I've been much happier since my separation. I have my independence back now. While I was married, I lost that independence, and forgot what it was like to take care of number one. Now, I'm glad that number one is looked after again!!!


rat-ripper
said

Nobody lives alone by choice . I can't imagine not having someone to share life with . I feel sorry for them all !


wolfeden
said

Well...WHATEVER!!!! My wife makes more money than I ever will....so screw that theory:D


DANIEL H
said

I am not surprised. If I could turn back the clock knowing what I am going through now, I would remain single forever. Spousal support is my punishment for the remainder of my life.


roy
said

Maybe it's the fact that the law now favors the women in the courts so for the men it is better to stay single play the field and enjoy life,and that being the case women don't have all the pickens they desire.


pneves
said

With the divorce rate at what? 60%. Why go through the trouble of marriage if it isn't going to last? Marriage is pointless. Why spend so much time, money and effort on something just to have it fail a few year later. Better to stay single and do what you want. I'm 38 single and I don't have a single grey hair on my body.


shawbrooke
said

The problem is that much singleness is not voluntary. There's the prevalent idea that family life should be left to last. Many find that once in their 30's, the pool of available partners is small, since many of those singles are bitterly divorced or were partnered and now unhappy.
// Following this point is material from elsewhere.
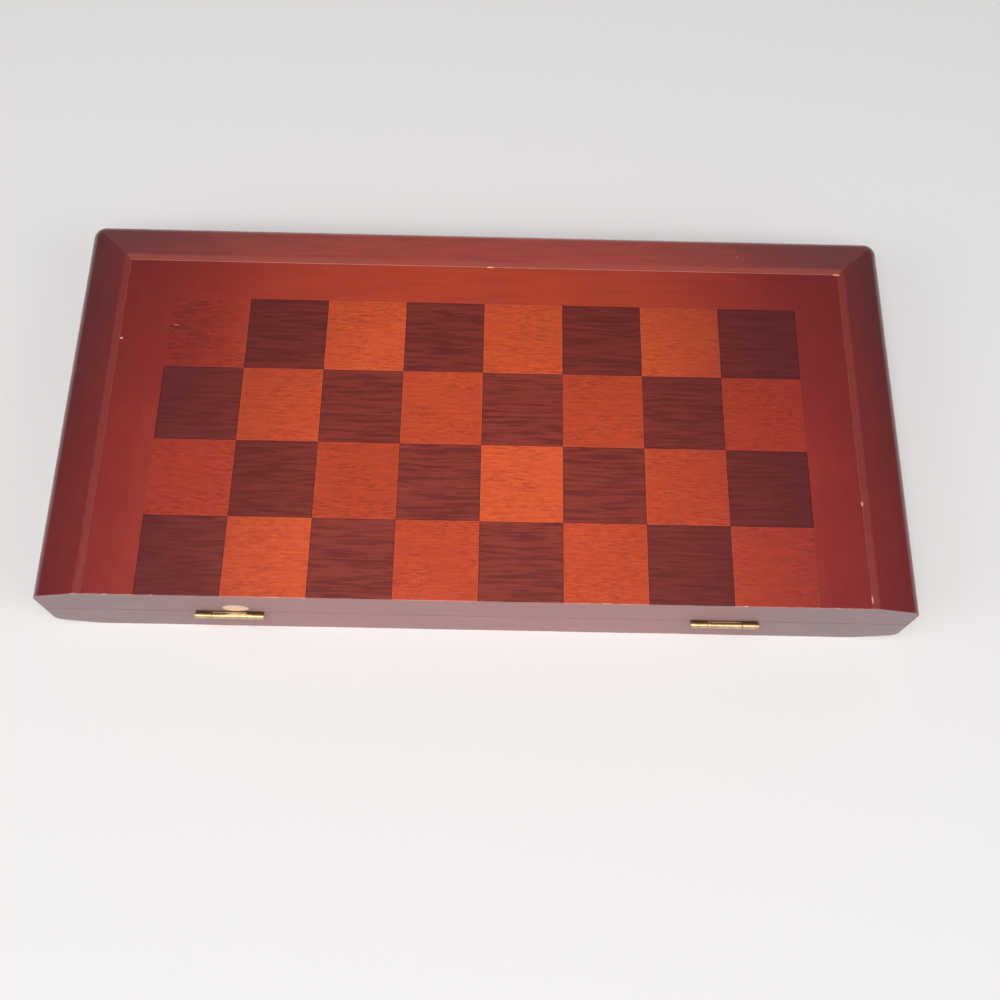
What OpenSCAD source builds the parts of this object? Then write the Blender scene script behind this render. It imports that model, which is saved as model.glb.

Ditto for childlessness, over 70% of women have fewer children than they wish. I do not believe that bars and clubs are more social than the parents' contacts at kids' hockey or the mom's group at the rec centre. Where are the churches that 25% of the population attend? This study did not consider all of social life. Its rigged to get headlines and push one particular belief system.


L Neil
said

I don't think so......happy to be married...23 years....


Prof. Pye Chartt
said

Yes, because, according to pointy-headed academics, it's more socially "evolved" to venture out to a fancy urban bar or lounge, have a California greens salad with some flatbread and humus while texting one of your busy friends who couldn't make it, and desperately fantasize about actually meeting someone compatible to alleviate the pain of your mentally crushing singlehood and prospects for endless years of unfulfilment and loneliness. Yeah; the "solo" lifestyle rocks. No regret or disappointment in the cards down the road. For sure. Marriage? Oh, forget it. Kids? Oh, such a joyless long-term hassle. A loving intimate relationship with genuine commitment? What a drag. Be a casual, modern-day narcissist; it's more fun. Live alone. Sharing a home with somebody (or "shacking up") is so yesteryear. Instead, be with the person you love the absolute most -- yourself -- until death do you part. The toilet seat will always be left up/down, just the way you want it.


EC
said

Bad news for divorce lawyers.


Johnny from Montreal
said

Single people also get descriminated against at work because - no children - this means they are available for overtime so the parents get to go home early.